Şu garib âlemin sahibine her şey müsahhardır. Her şey O’nun hesabına çalışır. Her şey O’na bir emirber nefer hükmündedir. Her şey O’nun kuvvetiyle döner. Her şey O’nun emriyle hareket eder. Her şey O’nun hikmetiyle tanzim olur. Herşey O’nun keremiyle muavenet eder. Her şey O’nun merhametiyle başkasının imdadına koşar, yani koşturulur.
O gizli zâtın birer sikkesi hükmünde olan ism-i Kuddüsun bir başka cilvesi ise insan bedeninde intizam ile küllî işler yapılıyor. Âdeta bu koca sarayın bir küçük nüshası olan makrofaj hücreleri temizlik ile vazifeli memurlar gibi tekemmül edilmiştir. O gizli zâtın ilânnamesiyle sarayın tanzimat kanunlarını ve teşkilat programını oluşturmaktadır. Bu beden âleminde nizamat-ı külliyeyi gözeten bu hücreler tevfik-i hareketle birbirinin imdadına koşarak, vücuda giren mikropları, vücutta ölü dokuları ve tümör hücreleri gibi vücudu tahrip ve tahrişten tasfiye ediyorlar. İsm-i Kuddüs’ün tecellisiyle makrofaj ve lenfositler arasında bir ittihad ile yekûn olarak bedenin tasfiyesi gerçekleşerek her şey dengeli ve ölçülü, mizanlı şekilde dağıtılmakta ve tevzin edilmektedirler.

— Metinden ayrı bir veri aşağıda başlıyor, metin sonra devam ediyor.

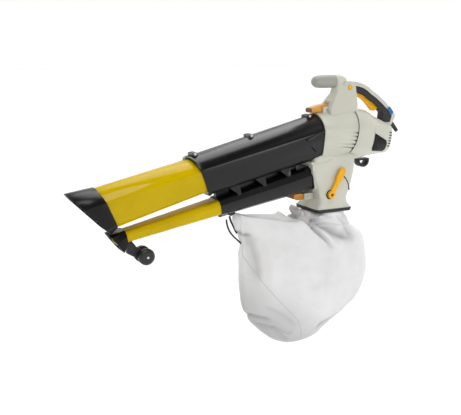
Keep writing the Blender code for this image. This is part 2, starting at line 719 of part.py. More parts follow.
def selector():
    """Outside lever and the flap it turns inside the diverter box, on one shaft."""
    px, pz = PIVOT
    along = (math.sin(LEVER_ANGLE), math.cos(LEVER_ANGLE))
    across = (along[1], -along[0])

    def at(reach, side):
        return (px + along[0] * reach + across[0] * side, pz + along[1] * reach + across[1] * side)

    arm = ((0, -7), (46, -7), (56, -11), (88, -10), (94, -4), (94, 5), (86, 10), (56, 11), (46, 7), (0, 7))
    lever = prism("selector_lever", [at(*point) for point in arm], -72, -63, upright)
    join(lever, pin("lever_hub", px, pz, 12, -74, -62.6, upright, True, 20))
    cut(lever, pin("lever_hub_bore", px, pz, 5.3, -80, -60, upright, True))
    blade = [at(0, -2), at(FLAP_LENGTH, -1), at(FLAP_LENGTH, 1), at(0, 2)]
    flap = prism("diverter_flap", blade, -51, 51, upright)
    join(flap, pin("flap_shaft", px, pz, 5.0, -72, 64, upright, True))
    paint(material("lever_yellow", (0.95, 0.5, 0.0), 0.35), lever)
    paint(material("flap_grey", (0.3, 0.3, 0.3), 0.5), flap)


def latches():
    """Orange catches that hold the tubes to the housing, each on a steel pin."""
    orange = material("latch_orange", (0.85, 0.3, 0.02), 0.4)
    steel = material("latch_pin_steel", (0.6, 0.6, 0.6), 0.3)
    upper = ((-30, 68.5), (-31, 81), (-26, 84), (26, 95), (34, 91), (36, 80), (30, 71), (10, 68.5))
    lower = ((-98, -191), (-98, -199), (-76, -208), (-40, -208), (-33, -202), (-33, -190), (-72, -188))
    shapes = (("top_latch", TOP_LATCH, upper), ("bottom_latch", BOTTOM_LATCH, lower))
    for name, (x, z), outline in shapes:
        latch = prism(name, outline, -14, 14, upright)
        cut(latch, pin(f"{name}_hole", x, z, 2.9, -20, 20, upright, True, 12))
        paint(orange, latch)
        paint(steel, pin(f"{name}_pin", x, z, 2.5, -20.5, 20.5, upright, False, 12))


def fan():
    """Shredding impeller, its nut and the plate that closes the fan chamber."""
    wheel = ((-33, 13), (-7, 15), (-7, IMPELLER_RADIUS), (-3, IMPELLER_RADIUS))
    impeller = turned("impeller", wheel, motor_frame)
    blades = []
    for i in range(6):
        blade = box(f"blade_{i}", (-32, -1.6, 8), (-6, 1.6, IMPELLER_RADIUS - 1), motor_frame, True)
        blade.rotation_euler = (i * math.pi / 3, 0, 0)
        blades.append(blade)
    join(impeller, *blades)
    cut(impeller, turned("impeller_bore", ((-50, 4.2), (5, 4.2)), motor_frame, True, 16))
    nut = turned("impeller_nut", ((-41, 8), (-33.4, 8)), motor_frame, False, 6)
    cut(nut, turned("nut_bore", ((-50, 4.2), (-30, 4.2)), motor_frame, True, 16))
    plate = turned("fan_back_plate", ((0.8, 76), (4.5, 76), (4.5, 18), (14.5, 18)), motor_frame)
    cut(
        plate,
        turned("plate_bearing_seat", ((5, 13.3), (20, 13.3)), motor_frame, True, 24),
        turned("plate_bore", ((-5, 6), (8, 6)), motor_frame, True, 16),
    )
    paint(material("impeller_alloy", (0.55, 0.56, 0.58), 0.4), impeller)
    paint(material("nut_steel", (0.5, 0.5, 0.5), 0.3), nut)
    paint(material("plate_black", (0.04, 0.04, 0.04), 0.5), plate)


def motor():
    """Series motor: shaft, armature, commutator and cooling fan inside a ring of field iron."""
    shaft = turned("motor_shaft", ((-42, 4), (129, 4)), motor_frame, False, 16)
    paint(material("shaft_steel", (0.6, 0.6, 0.6), 0.25), shaft)
    rings = (
        ("front_bearing", 5.3, 14, 13, "bearing_steel", (0.55, 0.55, 0.56)),
        ("cooling_fan", 20, 24, 40, "fan_white", (0.75, 0.75, 0.7)),
        ("armature", 44, 92, 26, "armature_copper", (0.45, 0.2, 0.08)),
        ("commutator", 97, 112, 13, "commutator_copper", (0.6, 0.3, 0.12)),
        ("rear_bearing", 118, 126, 11.1, "rear_bearing_steel", (0.55, 0.55, 0.56)),
        ("field_stator", 46, 90, 44, "stator_iron", (0.2, 0.2, 0.22)),
    )
    for name, x0, x1, radius, paint_name, color in rings:
        inner = 28.0 if name == "field_stator" else 4.2
        obj = turned(name, ((x0, radius), (x1, radius)), motor_frame, False, 24)
        if name == "cooling_fan":
            for i in range(8):
                blade = box(f"cooling_blade_{i}", (23, -1, 12), (33, 1, 39), motor_frame, True)
                blade.rotation_euler = (i * math.pi / 4, 0, 0)
                join(obj, blade)
        cut(obj, turned(f"{name}_bore", ((x0 - 5, inner), (x1 + 5, inner)), motor_frame, True, 16))
        paint(material(paint_name, color), obj)
    for side, name in ((-1, "left"), (1, "right")):
        y0, y1 = sorted((side * 13.4, side * 32))
        brush = box(f"brush_{name}", (100, y0, -4), (108, y1, 4), motor_frame)
        paint(material(f"brush_carbon_{name}", (0.03, 0.03, 0.03), 0.8), brush)


def trim():
    """Strap lug under the cover and the strain relief where the mains lead would leave."""
    arc = [math.pi * i / 12 for i in range(13)]
    outer = [(183 + 22 * math.cos(a), -98 - 21 * math.sin(a)) for a in arc]
    inner = [(183 + 15 * math.cos(a), -97 - 14 * math.sin(a)) for a in arc]
    lug = prism("strap_lug", [(205, -70), *outer, (161, -70)], -13, 13, upright)
    cut(
        lug,
        prism("strap_eye", [(198, -60), *inner, (168, -60)], -20, 20, upright, True),
        box("strap_lug_top", (150, -30, -93.5), (220, 30, -50), upright, True),
    )
    join(lug, box("strap_lug_bar", (161, -13, -96), (205, 13, -90.5), upright, True))
    cut(lug, cover_skin("strap_lug_clearance", GAP, -2, 172))
    paint(material("lug_grey", (0.70, 0.69, 0.63), 0.5), lug)
    boot = sleeve_between("cord_boot", BOOT_START, BOOT_END, 7.5, 6.2)
    cut(boot, sleeve_between("cord_boot_bore", (288, 36), (333, -16), 4.1, 4.1, True))
    paint(material("boot_black", (0.02, 0.02, 0.022), 0.6), boot)


def sleeve_between(name, start, end, first, last, cutter=False):
    """A round taper between two (x, z) points in the middle plane."""
    axis = Vector((end[0] - start[0], 0, end[1] - start[1]))
    lift = Vector((-axis.z, 0, axis.x)).normalized()
    rings = []
    for (x, z), radius in ((start, first), (end, last)):
        middle = Vector((x, 0, z))
        side = Vector((0, radius, 0))
        rings.append([tuple(middle + radius * c * lift + s * side) for c, s in unit_circle(16)])
    return loft(name, rings, upright, cutter)


def bag_rings(inset):
    """Level ovals from the collar down; the bag hangs well forward of its mouth."""
    stations = (
        (BAG_TOP, -24, 94, 58, 0.0), (-253, -50, 104, 64, 0.0), (-262, -276, 146, 80, -0.09),
        (-288, -280, 166, 95, -0.06), (-330, -258, 184, 108, 0.0), (-395, -272, 200, 118, 0.0),
        (-460, -275, 204, 120, 0.0), (-530, -263, 184, 112, 0.0), (-585, -236, 132, 94, 0.0),
        (-640, -192, 58, 64, 0.0), (-688, -120, -10, 24, 0.0),
    )
    rings = []
    for z, x0, x1, half, tip in stations:
        a, b = 0.5 * (x1 - x0) - inset, half - inset
        middle = 0.5 * (x0 + x1)
        ring = []
        for i in range(24):
            angle = 2 * math.pi * i / 24
            reach = a * math.cos(angle)
            ring.append((middle + reach, b * math.sin(angle), z + tip * reach))
        rings.append(ring)
    return rings


def bag_and_collar():
    """Black collar ring under the diverter box, the hanging cloth bag and its elastic."""
    stations = ((BOX_FLOOR - GAP, -34, 104, 69), (BOX_FLOOR - COLLAR_THICK, -32, 102, 67))
    collar = loft("bag_collar", [rounded_ring(x0, x1, half, z, 14) for z, x0, x1, half in stations], upright)
    hole = [rounded_ring(-24, 94, 59, z, 11) for z in (BOX_FLOOR + 8, BAG_TOP - 8)]
    cut(collar, loft("bag_collar_hole", hole, upright, True))
    bag = loft("collection_bag", bag_rings(0), upright)
    hollow = bag_rings(3.0)
    hollow[-1] = [(x, y, z + 4) for x, y, z in hollow[-1]]
    hollow.insert(0, [(x, y, z + 5) for x, y, z in hollow[0]])
    cut(bag, loft("bag_hollow", hollow, upright, True))
    paint(material("collar_black", (0.02, 0.02, 0.022)), collar)
    paint(material("bag_cloth", (0.85, 0.85, 0.84), 0.9), bag)
    curve = bpy.data.curves.new("bag_elastic", "CURVE")
    curve.dimensions = "3D"
    curve.resolution_u = 3
    curve.bevel_depth = 2.0 * MM
    curve.bevel_resolution = 1
    curve.use_fill_caps = True
    line = curve.splines.new("NURBS")
    path = (
        (-321, -249), (-320, -262), (-314, -284), (-296, -306), (-278, -322), (-266, -334), (-262.5, -342),
    )
    line.points.add(len(path) - 1)
    for point, (x, z) in zip(line.points, path):
        point.co = (x * MM, 0, z * MM, 1)
    line.use_endpoint_u = True
    line.order_u = 4
    elastic = bpy.data.objects.new("bag_elastic", curve)
    elastic.parent = upright
    parts.objects.link(elastic)
    curve.materials.append(material("elastic_black", (0.02, 0.02, 0.02), 0.7))


clear_scene()
tube_frame = frame("tube_axis", (0, 0, 0), TUBE_SLOPE)
motor_frame = frame("motor_axis", MOTOR_ORIGIN, MOTOR_SLOPE)
upright = frame("upright", (0, 0, 0), 0.0)
front_tubes()
nozzles()
nozzle_wheel()
rear_tubes()
tube_hardware()
housing()
motor_cover()
rear_grille()
handle_trim()
controls()
selector()
latches()
fan()
motor()
trim()
bag_and_collar()
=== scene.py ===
"""Looks of a hand-held leaf vacuum and mulcher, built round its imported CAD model. Metres, +Z up, +X rear."""

import json
import math

import bmesh
import bpy
from mathutils import Matrix, Vector, noise

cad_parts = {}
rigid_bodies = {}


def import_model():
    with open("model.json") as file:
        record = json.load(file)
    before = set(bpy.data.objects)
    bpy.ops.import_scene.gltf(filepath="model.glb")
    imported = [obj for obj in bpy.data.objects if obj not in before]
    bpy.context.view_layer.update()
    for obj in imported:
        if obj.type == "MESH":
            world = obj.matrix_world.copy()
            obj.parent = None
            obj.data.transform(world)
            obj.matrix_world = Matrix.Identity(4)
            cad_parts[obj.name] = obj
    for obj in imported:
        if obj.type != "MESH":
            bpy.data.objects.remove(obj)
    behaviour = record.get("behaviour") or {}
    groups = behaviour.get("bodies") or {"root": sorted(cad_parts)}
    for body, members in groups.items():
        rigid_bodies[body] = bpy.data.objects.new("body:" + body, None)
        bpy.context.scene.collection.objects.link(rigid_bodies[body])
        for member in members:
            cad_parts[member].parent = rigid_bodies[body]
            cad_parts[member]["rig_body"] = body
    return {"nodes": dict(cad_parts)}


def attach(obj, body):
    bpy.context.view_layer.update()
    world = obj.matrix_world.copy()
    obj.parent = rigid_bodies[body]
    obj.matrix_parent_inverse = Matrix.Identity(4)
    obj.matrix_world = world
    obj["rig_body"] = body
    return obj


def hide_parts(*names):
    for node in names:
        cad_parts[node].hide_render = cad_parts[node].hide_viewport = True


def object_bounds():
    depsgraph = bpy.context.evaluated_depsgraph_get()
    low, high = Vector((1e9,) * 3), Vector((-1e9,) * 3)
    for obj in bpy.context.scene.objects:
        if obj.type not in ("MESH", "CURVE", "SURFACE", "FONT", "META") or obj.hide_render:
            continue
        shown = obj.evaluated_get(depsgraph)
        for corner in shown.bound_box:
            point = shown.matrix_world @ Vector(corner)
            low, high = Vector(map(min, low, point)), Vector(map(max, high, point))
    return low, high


MM = 0.001

# Camera: left side of the machine, a little ahead of it and above it.
AZIMUTH = math.radians(-27.0)
ELEVATION = math.radians(12.0)
CAMERA_PLACE = (-1.5568, -2.0550, 0.1584)
LENS = 59.8

# Stage.
FLOOR_BELOW = 1.0
FLOOR_HALF = 60.0

# The rear handle's grip is the frame's origin. The lists below are measured in millimetres from where
# the tubes' axis meets the housing, which is HOLD away from that origin.
HOLD = Vector((203.0, 0.0, 120.0))
TUBE_SLOPE = math.radians(12.5)
MOTOR_SLOPE = math.radians(-10.0)
MOTOR_ORIGIN = Vector((118.0, 0.0, -1.0))

# Ducts whose flat sides bow out: width at the crease and low down, height of the crease and of the
# lower corner, and how far they bow.
BULGED = {
    "rear_tube_left": (67.0, 56.0, 18.0, -54.0, 3.0),
    "rear_tube_right": (67.0, 56.0, 18.0, -54.0, 3.0),
    "vacuum_tube_front": (62.0, 50.0, 12.0, -54.0, 1.6),
}

# How far edges are rounded, in millimetres, and the ducts whose creases are rounded more.
EDGE_ROUND = 0.7
SOFT_CREASES = {"rear_tube_left": 1.3, "rear_tube_right": 1.3, "vacuum_tube_front": 1.2}

# Bag: height, front, rear, half width, tilt and how far the front is pinched, from the collar down.
BAG_SECTIONS = (
    (-247.4, -32, 102, 66, 0.0, 0.0),
    (-258, -41, 107, 68, 0.0, 0.05),
    (-265, -85, 115, 71, 0.0, 0.15),
    (-267, -180, 128, 74, -0.07, 0.40),
    (-267, -296, 143, 80, -0.165, 0.62),
    (-283, -300, 160, 91, -0.14, 0.60),
    (-306, -287, 176, 101, -0.08, 0.50),
    (-336, -268, 189, 110, -0.03, 0.35),
    (-395, -275, 202, 118, 0.0, 0.15),
    (-460, -278, 206, 120, 0.0, 0.05),
    (-530, -272, 186, 112, 0.0, 0.0),
    (-585, -243, 132, 94, 0.0, 0.0),
    (-636, -192, 58, 64, 0.0, 0.0),
    (-672, -136, 14, 32, 0.0, 0.0),
    (-685, -96, -18, 6, 0.0, 0.0),
)
# Mesh rings between one section and the next, and points in each ring.
BAG_STEPS = (3, 8, 15, 17, 6, 8, 9, 15, 14, 15, 13, 14, 11, 6)
BAG_AROUND = 200
# Below this height the cloth is free of the collar.
BAG_RIM = -250.0
# In metres: how far the simulation may move the cloth, and the cloth's thickness.
BAG_GIVE = 0.006
BAG_THICK = 0.0016
# How deep and how sharp the folds are, and the depth in millimetres of a fold valley whose painted shade is at
# its darkest.
FOLD_STRENGTH = 2.6
FOLD_EDGE = 1.3
CREASE_SHADE_DEPTH = 15.0
# Seams: radii in metres, the heights that the side seams run between, and the rings the rear one skips.
SEAM_RADIUS = 0.0008
REAR_SEAM_RADIUS = 0.0009
SEAM_TOP = -352
SEAM_FOOT = -662
REAR_SEAM_SPARE = 8
# Height and angle from the front of the seams between the side panels and the front gusset.
BAG_SEAM = ((-352, 6), (-395, 22), (-430, 34), (-475, 46), (-530, 60), (-590, 76), (-650, 88), (-684, 90))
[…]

Bedendeki bütün o vazifeli hücreler dahi o emri dinliyorlar ki temizlik vazifesini yerine getirmeleriyle “En temiz ve en nazif ve en parlak ve en pâk vaziyetleri; en güzel, en saf, en latif suretleri almak için bir dest-i hikmet tarafından sevk olunuyorlar.
Vücudumuzdaki tüm bu faaliyetler hayatımızın idamesi için birbirine muâvenet ve teâvünle emr-i Rabbaniye itaat ederek hayatımızı yaşanır bir hale getiriyorlar. İsm-i Kuddüs’ün tecellisine ait bu birkaç numuneyi kitab-ı kebir-i kâinat sayfaları arasında bizlere bildirilen her bir mektubu okumak suretiyle bu misalleri çoğaltabiliriz. Cenab-ı Hak bizlere Kuddüs ismi gibi tüm güzel isimlerinin pencerelerinden kendimize ve kainata bakmayı nasip eylesin.